*What is needed:*
Collect all the lines that mention the word "body".

*Recorded information:*
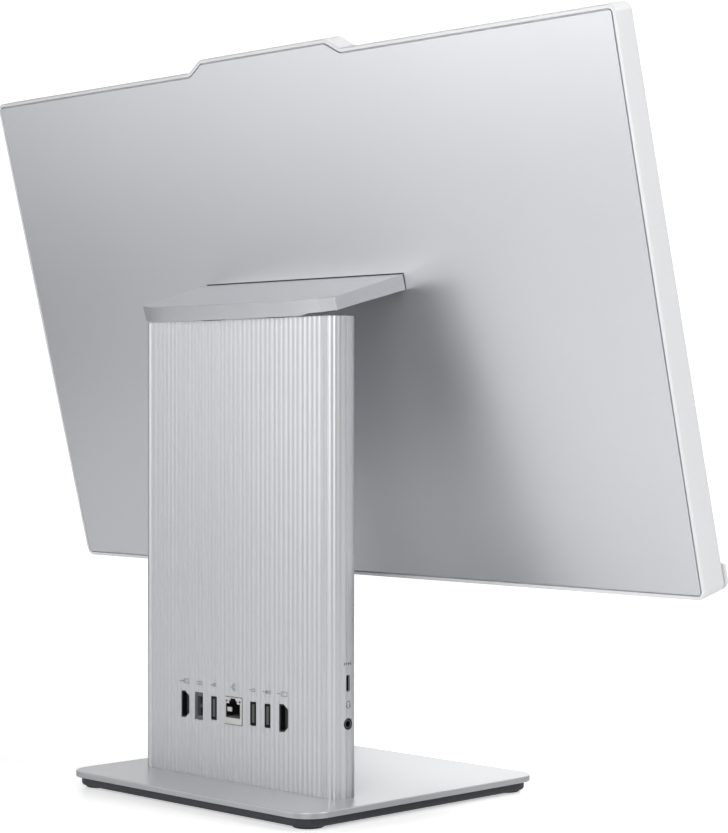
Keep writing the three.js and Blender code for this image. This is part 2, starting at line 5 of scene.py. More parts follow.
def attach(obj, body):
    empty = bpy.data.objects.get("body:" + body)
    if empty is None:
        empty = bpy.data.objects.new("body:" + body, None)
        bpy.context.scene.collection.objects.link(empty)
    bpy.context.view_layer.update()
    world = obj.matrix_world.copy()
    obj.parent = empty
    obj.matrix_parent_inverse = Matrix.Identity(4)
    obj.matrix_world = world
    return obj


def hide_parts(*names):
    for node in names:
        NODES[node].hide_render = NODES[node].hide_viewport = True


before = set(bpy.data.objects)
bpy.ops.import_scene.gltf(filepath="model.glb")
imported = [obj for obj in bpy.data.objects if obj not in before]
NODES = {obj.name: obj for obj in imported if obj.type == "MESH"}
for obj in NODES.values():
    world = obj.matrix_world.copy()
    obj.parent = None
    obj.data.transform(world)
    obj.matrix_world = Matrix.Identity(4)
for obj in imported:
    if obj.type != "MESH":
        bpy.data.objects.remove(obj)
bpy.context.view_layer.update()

*Result below:*
def attach(obj, body):
    empty = bpy.data.objects.get("body:" + body)
        empty = bpy.data.objects.new("body:" + body, None)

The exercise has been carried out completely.